Emily Hickey from the blog Early Stager asks “Is your startup in a good neighborhood?” By “neighborhood,” Hickey doesn’t mean have you leased an office in the right part of town or in the right city? But rather, she’s using “neighborhood” as an informal term for “market”: “Are you in a market that has enough heat to tangibly increase your odds of success?”
Hickey offers some signs to help you assess your neighborhood:
The Good Signs
- New Entrance Volume: lots of new
- New Entrant Diversity
- Media Love
- Big Incumbent Anxiety
A good neighborhood has new and diverse entrants moving in. The press are excited, and big companies are making “strategic investments” there.
The Bad Signs
- New Entrants are Suffering
- Press Sucks
- No Funding
- No Acquirers
No one is moving in. No one wants to fund you. You can’t think of at least 3 obvious acquirers. The media is at best ambivalent, at worst skeptical.

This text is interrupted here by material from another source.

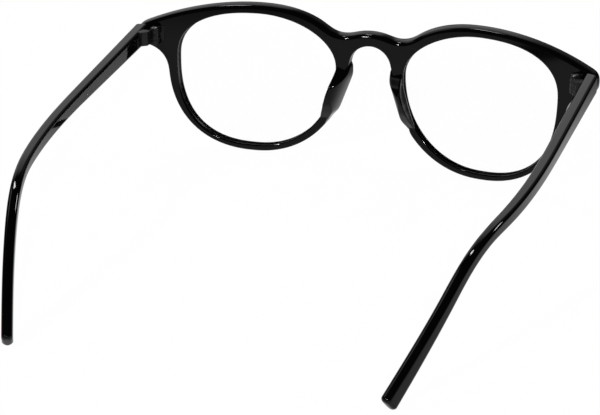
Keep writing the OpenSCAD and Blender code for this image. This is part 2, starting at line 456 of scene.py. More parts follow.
class Wiring:
    """Adds nodes to a tree and links them."""

    def __init__(self, tree: bpy.types.NodeTree) -> None:
        """Keeps the tree."""
        self.tree = tree

    def feed(self, target: Socket, value: Any) -> None:
        """Fills an input.

        Args:
            target: The input.
            value: A socket, which is linked, or a value.
        """
        if isinstance(value, Socket):
            self.tree.links.new(value, target)
        else:
            target.default_value = value

    def node(
        self, kind: str, *values: Any, settings: Optional[dict[str, Any]] = None, **inputs: Any
    ) -> bpy.types.Node:
        """Adds a node.

        Args:
            kind: Type of the node.
            values: Values or sockets for its first inputs.
            settings: Properties of the node.
            inputs: Values or sockets, by the input's name with spaces as underscores.

        Returns:
            The node.
        """
        made = self.tree.nodes.new(kind)
        for key, value in (settings or {}).items():
            setattr(made, key, value)
        for target, value in zip(made.inputs, values):
            self.feed(target, value)
        for key, value in inputs.items():
            self.feed(made.inputs[key.replace("_", " ")], value)
        return made

    def math(self, operation: str, *values: Any) -> Socket:
        """Does one sum on numbers."""
        return self.node("ShaderNodeMath", *values, settings={"operation": operation}).outputs[0]

    def vector(self, operation: str, *values: Any, **inputs: Any) -> bpy.types.Node:
        """Does one sum on vectors."""
        settings = {"operation": operation}
        return self.node("ShaderNodeVectorMath", *values, settings=settings, **inputs)


class GeometryTree(Wiring):
    """Builds a Geometry Nodes tree with named inputs."""

    def __init__(self, name: str) -> None:
        """Starts an empty tree.

        Args:
            name: Name of the tree.
        """
        super().__init__(bpy.data.node_groups.new(name, "GeometryNodeTree"))
        self.ids: dict[str, str] = {}
        self._declare("Geometry", "NodeSocketGeometry")
        self.entry = self.tree.nodes.new("NodeGroupInput")

    def _declare(self, name: str, kind: str, way: str = "INPUT") -> str:
        """Adds a socket to the tree's outside and returns its identifier."""
        made = self.tree.interface.new_socket(name=name, in_out=way, socket_type=kind)
        return made.identifier

    def input(self, name: str, kind: str) -> Socket:
        """Adds a named input and returns its socket inside the tree."""
        self.ids[name] = self._declare(name, kind)
        return self.entry.outputs[name]

    def finish(self, geometry: Socket, material: Socket) -> None:
        """Ends the tree in Realize Instances and Set Material.

        Args:
            geometry: What the tree makes.
            material: Its material.
        """
        whole = self.node("GeometryNodeRealizeInstances", Geometry=geometry)
        dressed = self.node("GeometryNodeSetMaterial", Geometry=whole.outputs[0], Material=material)
        self._declare("Geometry", "NodeSocketGeometry", "OUTPUT")
        self.node("NodeGroupOutput", dressed.outputs[0])

    def apply(self, piece: bpy.types.Object, values: dict[str, Any]) -> None:
        """Runs the tree on a piece and keeps the result as its plain mesh.

        Args:
            piece: The piece that carries the tree's input.
            values: A value for each named input.
        """
        modifier = piece.modifiers.new(self.tree.name, "NODES")
        modifier.node_group = self.tree
        for name, value in values.items():
            modifier[self.ids[name]] = value
        graph = bpy.context.evaluated_depsgraph_get()
        made = bpy.data.meshes.new_from_object(piece.evaluated_get(graph))
        piece.modifiers.remove(modifier)
        old, piece.data = piece.data, made
        bpy.data.meshes.remove(old)


# Finishes


@dataclass(frozen=True)
class Finish:
    """A finish with its roughness and its relief patterned on Object coordinates.

    Attributes:
        name: Name of the material.
        colour: Linear colour.
        index: Index of refraction; for a coated lens, the one that gives its faint reflection.
        roughness: Least and greatest roughness.
        grain: Scale and detail of the noise that spreads the roughness.
        spread: The noise's values for the least and the greatest roughness.
        relief: Scale, detail, strength and depth, in millimetres, of a fine relief.
        tint: Colour of a clear finish's reflection.
    """

    name: str
    colour: Triple
    index: float
    roughness: Pair
    grain: Pair
    spread: Pair = (0.0, 1.0)
    relief: Optional[Quad] = None
    tint: Optional[Triple] = None

    def make(self) -> bpy.types.Material:
        """Builds the material.

        Returns:
            The material.
        """
        mat = bpy.data.materials.new(self.name)
        mat.use_nodes = True
        make = Wiring(mat.node_tree)
        place = make.node("ShaderNodeTexCoord").outputs["Object"]

        def noise(scale: float, detail: float) -> Socket:
            """Adds a noise on Object coordinates."""
            made = make.node("ShaderNodeTexNoise", Vector=place, Scale=scale, Detail=detail)
            return made.outputs["Fac"]

        ends = dict(zip(("From_Min", "From_Max", "To_Min", "To_Max"), self.spread + self.roughness))
        rough = make.node("ShaderNodeMapRange", Value=noise(*self.grain), **ends)
        inputs = {"Base Color": (*self.colour, 1.0), "IOR": self.index, "Roughness": rough.outputs[0]}
        if self.relief:
            scale, detail, strength, depth = self.relief
            height = noise(scale, detail)
            shape = {"Strength": strength, "Distance": depth / 1000.0, "Height": height}
            inputs["Normal"] = make.node("ShaderNodeBump", **shape).outputs[0]
        if self.tint:
            inputs.update({"Transmission Weight": 1.0, "Specular Tint": (*self.tint, 1.0)})
        for name, value in inputs.items():
            make.feed(mat.node_tree.nodes["Principled BSDF"].inputs[name], value)
        return mat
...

Hickey argues that your margins of error are much wider and luck will be on your side in a good neighborhood. And if your startup doesn’t take off, “not only do you have hopes of a talent sale – but you can also put your neighborhood knowledge to work within a brand-name company that will pay you well for it. Or maybe take a more informed start-up pass at the same market.”
Of course, assessing the market you’re in is not as simple as picking a “good” or “bad” neighborhood. And arguably you can achieve success in a neighborhood long before it’s deemed a “good” one. And to extend the physical location metaphor, once a neighborhood is seen as “good,” the ability to move in there can be difficult and costly.
But the costliest move would be to ignore what’s happening in your startup neighborhood.